Papa: Yes, the problem is essentially the same as in the United States. I felt obliged to speak about it in the United States because it is essential for the Church to reconcile, to prevent, to help and also to see guilt in these problems, so I will essentially say the same things as I said in America.

As I said we have three dimensions to clarify: the first, I mention, is our moral teaching. It must be clear, it was always clear from the first centuries that priesthood, to be a priest, is incompatible with this behaviour, because the priest is in the service of Our Lord, and Our Lord is holiness in person, and always teaching us – the Church has always insisted on this.

We have to reflect on what was insufficient in our education, in our teaching in recent decades: there was, in the 50s, 60s and 70s, the idea of proportionalism in ethics: it held that no thing is bad in itself, but only in proportion to others; with proportionalism it was possible to think for some subjects – one could also be paedophilia – that in some proportion they could be a good thing. Now, it must be stated clearly, this was never Catholic doctrine. There are things which are always bad, and paedophilia is always bad.

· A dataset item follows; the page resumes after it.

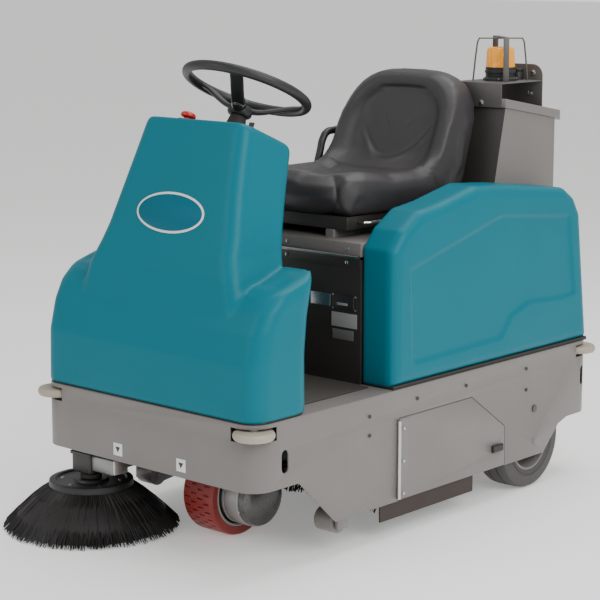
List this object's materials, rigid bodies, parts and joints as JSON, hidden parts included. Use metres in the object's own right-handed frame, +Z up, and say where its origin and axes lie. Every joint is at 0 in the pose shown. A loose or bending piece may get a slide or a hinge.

In our education, in the seminaries, in our permanent formation of the priests, we have to help priests to really be close to Christ, to learn from Christ, and so to be helpers, and not adversaries of our fellow human beings, of our Christians. So, we will do everything possible to clarify what is the teaching of the Church and help in the education and in the preparation of priests, in permanent formation, and we will do all possible to heal and to reconcile the victims. I think this is the essential content of what the word "apologize" says. I think it is better, more important to give the content of the formula, and I think the content has to say what was insufficient in our behaviour, what we must do in this moment, how we can prevent and how we all can heal and reconcile."